Lílian 16/04/2024
Um ped*filo, est*pr*dor e seu parça achando que podem tudo
Jack Kerouac acertou em cheio na sua intenção de transmitir, no ritmo frenético da escrita, o espírito aventureiro, acelerado e descontrolado dos beatniks. O que não quer dizer que seja uma leitura fluida, ligeira, é bom notar.
É um livro muito cansativo de ler exatamente por falar "tudo de uma vez, ao mesmo tempo, o tempo todo" e porque a vida na estrada, como qualquer outro tipo de vida, é uma repetição, a longo prazo, das mesmas coisas. Nesse caso, estrada-carona-amigos-bar-sexo-bebida-música-drogas-procurar onde dormir, dia após dia, em lugares diferentes, mas nem tão diversos assim.
Eu tive pequenas crises de ansiedade e uma espécie de aflição, que eu não soube bem a que atribuir, cada vez que eu lia "On the road" por um período prolongado de tempo. De alguma maneira, a minha mente parecia no meio de um furacão de imagens, sensações, coisas, pessoas... Foi uma das minhas piores experiências de leitura.
Eu não ter curtido é extremamente pessoal. O autor foi no alvo, ele conseguiu transmitir o que queria.
A parte realmente boa do livro são as descrições maravilhosas e poéticas de coisas simples da vida, de características de pessoas, como quando ele fala de um músico que tem "a eternidade pousada em suas longas pestanas". Especialmente, a relação deles com a música, o modo como eles sentem o jazz é algo visceral, belo e insano.
Agora a podreira. Incomodou-me terrivelmente acompanhar as viagens, em amplo sentido, desses homens brancos estadunidenses, que simplesmente podiam sair por aí vivendo la vida loca por serem homens, brancos e estadunidenses.
Munidos desses privilégios, acharam por bem meter o louco e dar vazão às suas vontades. Por que colocar freio na vida e nos prazeres, quando se goza daquele velho limite de tolerância, não é mesmo? Ser abordado e detido várias vezes por policiais sabendo que isso faz parte do charme e que um tempo depois vai seguir sua viagem tranquilo, pra fazer tudo de novo, com mais uma história pra contar, é uma garantia e tanto.
Um spoiler do grande ideal de liberdade estadunidense da época, ah, pera, é assim ainda hoje: os homens negros que estão pela estrada não parecem estar curtindo a vida adoidado, mas enlouquecidos pela vida. Ou trabalhando de modo extenuante, assim como os latinos.
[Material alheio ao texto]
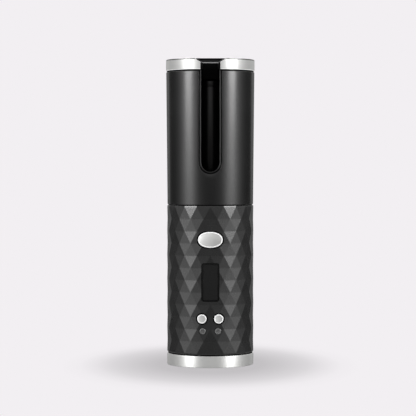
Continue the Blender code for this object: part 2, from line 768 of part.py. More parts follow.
# ---- heater ----------------------------------------------------------------------------------
def barrel_base():
    profile = [(7.0, DECK_TOP + REST_GAP), (10.8, DECK_TOP + REST_GAP), (10.8, 119.3), (12.6, 119.3)]
    profile += [(12.6, 121.0), (10.4, 121.0), (10.4, 126.0), (7.0, 126.0)]
    revolve("barrel_base", profile, dark_plastic(), 32)


def chamber_floor():
    tube("chamber_floor", 11.2, 23.8, 117.8, 119.0, dark_plastic())


def heating_barrel():
    tube("heating_barrel", HEATER_BORE_R, HEATER_R, HEATER_FOOT, HEATER_TOP, black_ceramic())


def barrel_tip():
    profile = [(0.0, 183.0), (10.4, 183.0), (10.4, HEATER_TOP + 0.3), (HEATER_R, HEATER_TOP + 0.3)]
    round_z = 189.0
    round_r = TIP_TOP - round_z
    for step in range(4):
        angle = math.radians(90.0 * step / 3)
        profile.append((HEATER_R - round_r + round_r * math.cos(angle), round_z + round_r * math.sin(angle)))
    profile += [(PIVOT_R, TIP_TOP), (PIVOT_R, PIVOT_TOP), (0.0, PIVOT_TOP)]
    revolve("barrel_tip", profile, black_ceramic(), INNER_ROUND)


def heater_core():
    foot, top = 127.0, 182.0
    spread_r = HEATER_BORE_R - 0.4
    gap_half = 1.6

    def half(name, side):
        first = math.degrees(math.asin(gap_half / spread_r))
        outline = []
        for step in range(17):
            angle = math.radians(first + (180.0 - 2 * first) * step / 16)
            outline.append((spread_r * math.cos(angle), side * spread_r * math.sin(angle)))
        prism(name, outline, foot, top, "Z", aluminium())

    half("heater_spreader_front", -1)
    half("heater_spreader_rear", 1)
    box("ptc_element", (-7.0, 7.0), (-1.25, 1.25), (129.0, 175.0), lens_plastic())
    rod("ntc_sensor", 1.25, 176.5, 181.0, lens_plastic(), 12)
    rod("thermal_fuse", 1.7, 113.0, 123.0, lens_plastic(), 16)


def heater_lead(side, word):
    """Insulated wire from the control board up through the deck into the heater."""
    curve = bpy.data.curves.new("heater_lead_" + word, "CURVE")
    curve.dimensions = "3D"
    curve.bevel_depth = 0.6 * MM
    curve.bevel_resolution = 1
    curve.resolution_u = 5
    curve.use_fill_caps = True
    spline = curve.splines.new("BEZIER")
    places = [(side * 4.0, -11.5, 90.0), (side * 4.0, -6.0, 99.0)]
    places += [(side * 3.6, 0.0, 108.0), (side * 3.6, 0.0, 126.4)]
    handles = [(0.0, 0.0, 3.0), (0.0, 2.4, 2.4), (0.0, 0.0, 4.0), (0.0, 0.0, 4.0)]
    spline.bezier_points.add(len(places) - 1)
    for point, place, pull in zip(spline.bezier_points, places, handles):
        point.co = [value * MM for value in place]
        point.handle_left = [(value - shift) * MM for value, shift in zip(place, pull)]
        point.handle_right = [(value + shift) * MM for value, shift in zip(place, pull)]
    curve.materials.append(dark_plastic())
    lead = bpy.data.objects.new("heater_lead_" + word, curve)
    bpy.context.scene.collection.objects.link(lead)


# ---- barrel and top --------------------------------------------------------------------------
def barrel_shell():
    profile = [(BARREL_BORE_R, BARREL_FOOT), (BARREL_FOOT_R, BARREL_FOOT), (BARREL_TOP_R, BARREL_TOP)]
    profile += [(BARREL_BORE_R, BARREL_TOP)]
    shell = revolve("barrel_shell", profile, barrel_black())
    cut(shell, prism("barrel_slot", slot_outline(SLOT_HALF, HEIGHT), *SLOT_CUT, "Y", None))


def chamber_liner():
    foot = DECK_TOP + REST_GAP
    liner = tube("chamber_liner", LINER_INNER_R, LINER_OUTER_R, foot, LINER_TOP, dark_plastic(), ROUND)
    root_r, lip_foot, lip_sweep = 26.5, 124.0, 40.0
    profile = [(root_r, lip_foot), (LIP_OUTER_R, lip_foot), (LIP_OUTER_R, BARREL_TOP), (root_r, BARREL_TOP)]
    lip = revolve("slot_lip", profile, None, 12, start=-90.0 - lip_sweep / 2, sweep=lip_sweep)
    outline = slot_outline(LIP_HALF, HEIGHT)
    helper(lip, "INTERSECT", prism("slot_lip_outline", outline, *SLOT_CUT, "Y", None))
    fuse(liner, lip)
    cut(liner, prism("liner_mouth", slot_outline(MOUTH_HALF, HEIGHT), *SLOT_CUT, "Y", None))


def top_ring():
    edge, step_z = 0.5, LINER_TOP + REST_GAP
    profile = [(BARREL_BORE_R, TOP_RING_FOOT), (TOP_RING_R, TOP_RING_FOOT), (TOP_RING_R, HEIGHT - edge)]
    profile += [(TOP_RING_R - edge, HEIGHT), (TOP_RING_LIP_R + edge, HEIGHT), (TOP_RING_LIP_R, HEIGHT - edge)]
    profile += [(TOP_RING_LIP_R, step_z), (BARREL_BORE_R, step_z)]
    ring = revolve("top_ring", profile, brushed_silver())
    points, faces = notch_cutter()
    cut(ring, make_object("ring_notch", points, faces, None))


def build():
    clear_scene()
    base_ring()
    base_cap()
    base_screws()
    usb_port()
    charge_board()
    handle_shell()
    chassis()
    batteries()
    control_board()
    switches()
    indicators()
    display()
    control_frame()
    rocker_pin()
    direction_rocker()
    push_button("timer_button", -1)
    push_button("temperature_button", 1)
    drive_deck()
    motor_and_gearbox()
    motor_shaft()
    drive_pinion()
    ring_gear()
    thrust_ring()
    home_switch()
    rotor_cage()
    rotor_cap()
    rotor_bush()
    barrel_base()
    chamber_floor()
    heating_barrel()
    barrel_tip()
    heater_core()
    mirrored(heater_lead)
    barrel_shell()
    chamber_liner()
    top_ring()


build()
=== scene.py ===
"""Looks for the automatic hair curler: fine meshes, procedural materials, a pale studio and a camera.

Lengths in the mesh code are millimetres in the frame's own axes: +Z up, the controls face -Y.
Each shape takes its place and outer size from the CAD node that it stands for.
"""

import json
import math

import bmesh
import bpy
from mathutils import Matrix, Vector

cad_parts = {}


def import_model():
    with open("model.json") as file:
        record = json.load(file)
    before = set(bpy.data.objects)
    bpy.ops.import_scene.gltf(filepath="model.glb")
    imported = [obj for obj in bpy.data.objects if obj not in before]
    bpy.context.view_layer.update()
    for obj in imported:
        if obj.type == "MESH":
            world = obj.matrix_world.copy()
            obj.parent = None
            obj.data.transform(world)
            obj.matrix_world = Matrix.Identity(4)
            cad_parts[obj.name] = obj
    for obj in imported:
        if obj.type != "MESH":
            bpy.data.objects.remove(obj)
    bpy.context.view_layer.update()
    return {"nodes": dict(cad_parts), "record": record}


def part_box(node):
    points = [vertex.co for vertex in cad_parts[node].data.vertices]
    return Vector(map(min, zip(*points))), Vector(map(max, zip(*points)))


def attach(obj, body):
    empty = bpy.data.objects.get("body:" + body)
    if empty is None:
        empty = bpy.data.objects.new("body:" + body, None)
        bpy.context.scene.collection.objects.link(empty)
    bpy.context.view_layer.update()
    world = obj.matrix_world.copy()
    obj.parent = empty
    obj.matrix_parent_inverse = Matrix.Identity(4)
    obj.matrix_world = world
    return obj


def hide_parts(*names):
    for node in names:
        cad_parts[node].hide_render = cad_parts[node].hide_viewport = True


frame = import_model()

MM = 0.001
FINE = 256                      # columns of the large round pieces
TINY = 1e-6


def limits(node):
    """Lowest and highest corner of a CAD node, in millimetres."""
    low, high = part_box(node)
    return low / MM, high / MM


# ---- sizes -----------------------------------------------------------------------------------
BARREL_LOW, BARREL_HIGH = limits("barrel_shell")
BARREL_TOP_R = BARREL_HIGH.x
BARREL_TAPER = 0.85             # the barrel's foot is this much smaller in radius
BARREL_BORE_R = 27.5
SLOT_CENTRE_Z = 136.3           # centre of the slot's round end
SLOT_HALF = 7.65
LIP_HALF = 6.95
MOUTH_HALF = 6.15
LINER_LOW, LINER_HIGH = limits("chamber_liner")
LINER_R = LINER_HIGH.x
LINER_WALL = 1.0
LIP_FRONT_R = 28.85

RING_LOW, RING_HIGH = limits("top_ring")
RING_R = RING_HIGH.x
RING_LIP_R = 26.3
CAP_LOW, CAP_HIGH = limits("rotor_cap")
CAP_R = CAP_HIGH.x
RING_RISE = 0.4                 # how much the ring's upper edge is lifted
CAP_RIM_Z = 204.8
CROWN_R = 15.5
NOTCH_HALF = 6.6
NOTCH_RIM_Y = -29.1
NOTCH_BACK_HALF = 4.8
NOTCH_BACK_Y = -15.3
FLARE_DEPTH = 2.2
FLARE_HALF = 11.3
FLARE_BACK_HALF = 6.9
FLARE_BACK_Y = -13.0

HANDLE_LOW, HANDLE_HIGH = limits("handle_shell")
HANDLE_BORE_R = 26.9
FACET_COLUMNS = 20
FACET_ROWS = 12
FACET_LOW_R = 29.1
FACET_HIGH_R = 29.15
BASE_LOW, BASE_HIGH = limits("base_ring")
# how far each edge is moved so that the seams show as dark lines
BARREL_TOP_DROP = 0.55
BARREL_FOOT_LIFT = 0.85
HANDLE_TOP_LIFT = 0.65
BASE_TOP_DROP = 0.45
SEAM_OVERLAP = 0.1              # how far the black seam bands reach behind both edges
SEAM_BAND_WALL = 1.2
HANDLE_SEAM_R = 28.3
BUTTON_R = 3.05
LENS_R = 2.03


# ---- mesh tools ------------------------------------------------------------------------------
def finish_mesh(obj, sharp_degrees=32.0):
    obj.data.shade_smooth()
    obj.data.set_sharp_from_angle(angle=math.radians(sharp_degrees))
    return obj


def mesh_object(name, points, faces, materials, face_materials=None, weld=False):
    """A mesh object from points in millimetres. face_materials gives each face's slot number."""
    bm = bmesh.new()
    verts = [bm.verts.new([value * MM for value in point]) for point in points]
    for number, corners in enumerate(faces):
        face = bm.faces.new([verts[index] for index in corners])
        if face_materials:
            face.material_index = face_materials[number]
    if weld:
        bmesh.ops.remove_doubles(bm, verts=bm.verts, dist=0.0005 * MM)
    loose = [vert for vert in bm.verts if not vert.link_faces]
    bmesh.ops.delete(bm, geom=loose, context="VERTS")
    bmesh.ops.recalc_face_normals(bm, faces=bm.faces)
    mesh = bpy.data.meshes.new(name)
    bm.to_mesh(mesh)
    bm.free()
    obj = bpy.data.objects.new(name, mesh)
    bpy.context.scene.collection.objects.link(obj)
    for mat in materials:
        mesh.materials.append(mat)
    return finish_mesh(obj)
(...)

Será que ao invés de estar se matando em campos de algodão, de feijão, nos portos, eles também não gostariam de sentar a bunda num carro e sair por aí cometendo pequenos e grandes delitos e registrando essas aventuras, testando todos os limites da sociedade e da vida? Durariam, talvez, até o primeiro cigarro roubado, ou a primeira investida na "mulher errada", porque o sistema não perdoaria um negro ou um latino, prisão perpétua e pena de morte estão aí pra isso.
O que dizer das "aventuras" nos quartos de hotéis com mulheres absurdamente drogadas, indefesas, no assédio a meninas de 9 anos de idade, no aliciamento de menores? Homens adultos brancos que usavam drogas porque queriam viver a experiência da vida ao extremo, inclusive o tal "amor livre". Livre pra quem? Na maior medida, apenas para eles, que tinham o luxo de escolher.
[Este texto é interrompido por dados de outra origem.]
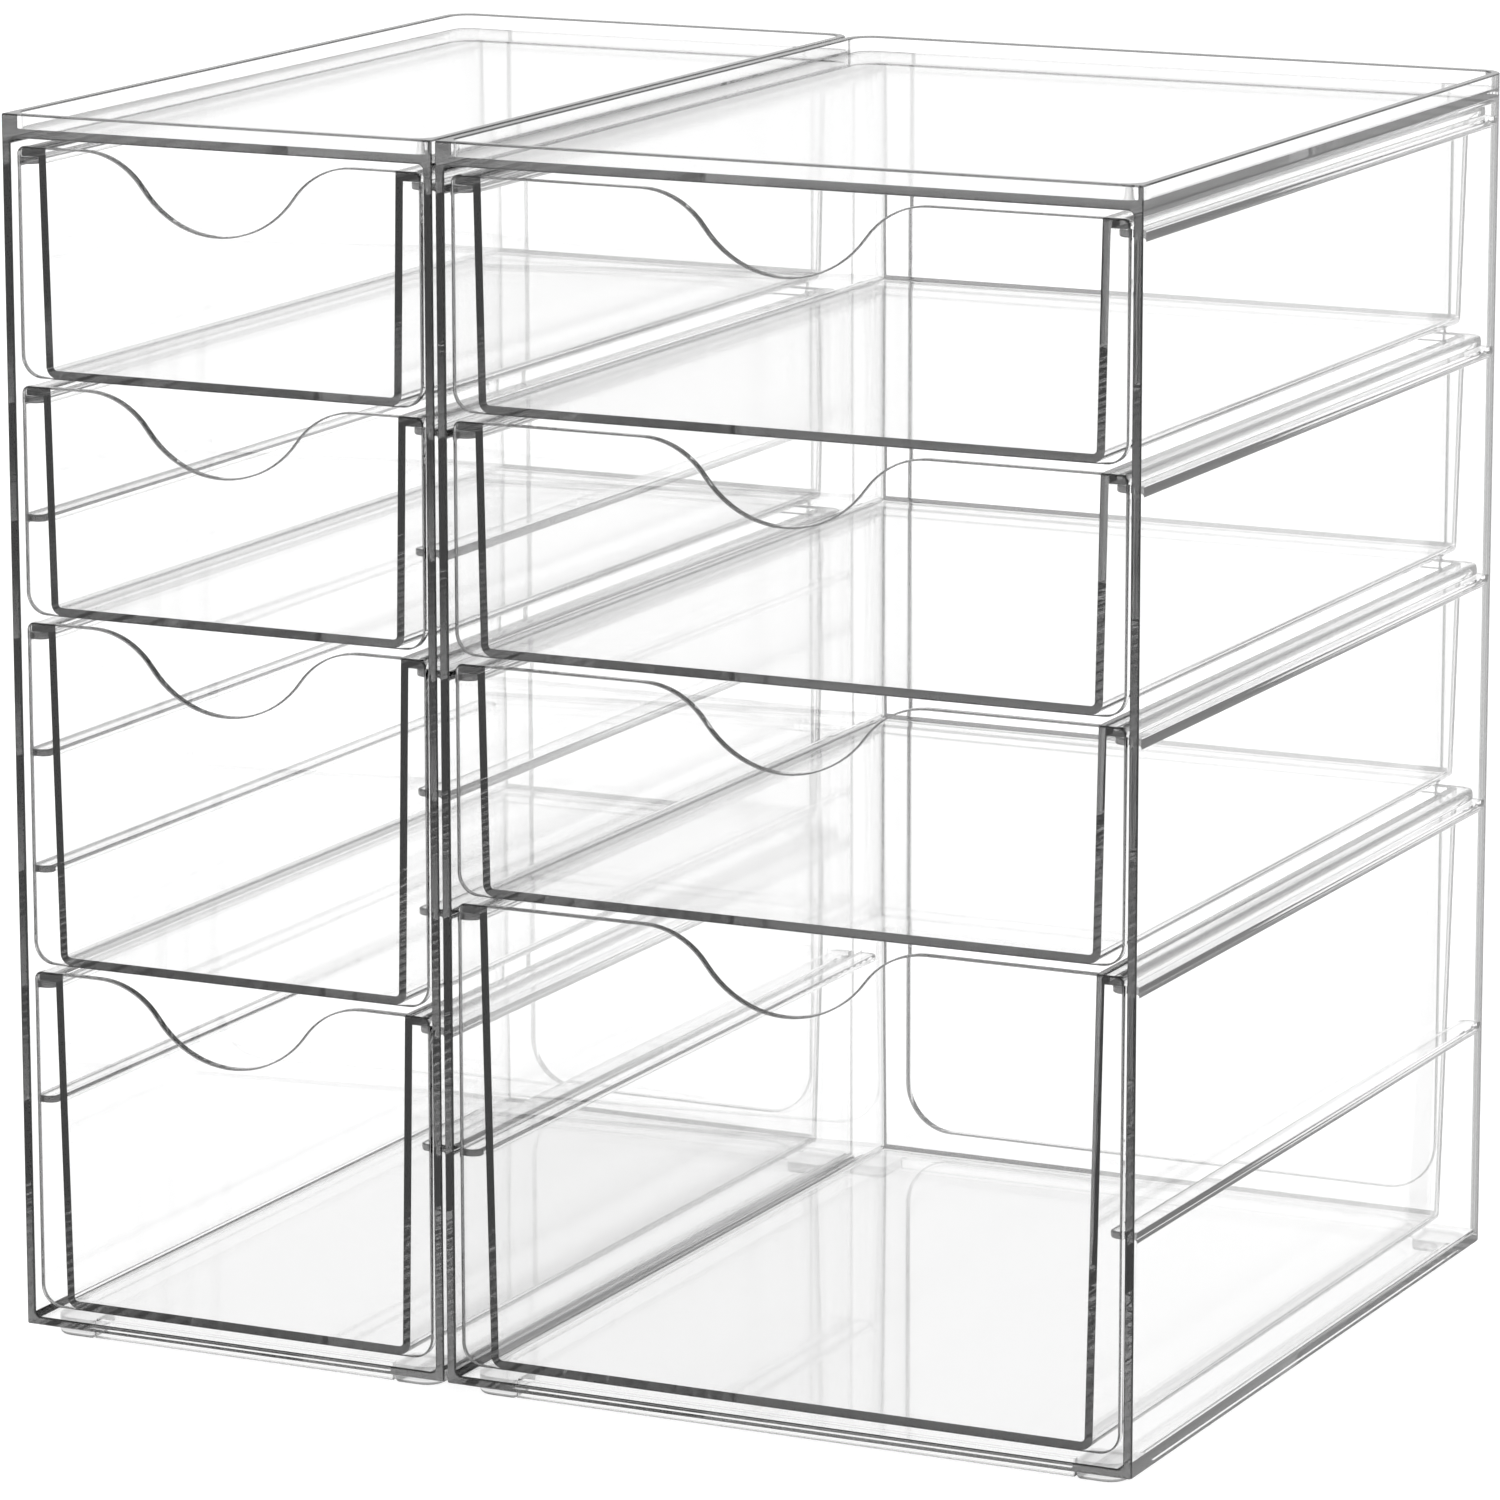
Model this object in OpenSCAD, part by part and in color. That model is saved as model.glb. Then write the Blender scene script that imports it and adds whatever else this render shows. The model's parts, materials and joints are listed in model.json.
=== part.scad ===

Eu nunca gostei muito de movimentos que levantam a bandeira da liberdade, mas não fazem questão de pensar e lutar por uma liberdade universal. Sempre me dá a impressão de uma revolta conveniente, por assim dizer, de "eu vou fazer o que eu bem entender porque eu posso". Não estou tentando invalidar a experiência, mas, que tem uma dose enorme de egocentrismo aí, isso tem, fora os diversos tipos de crimes envolvidos e romantizados.
No mais, eu não ignoro o contexto histórico, político e econômico da época e os anseios aos quais o movimento pretendia responder. Mas vivemos num momento em que essa romantização da história e a naturalização de determinadas coisas não cabem mais e, por isso, olhamos o que está e o que não está no texto.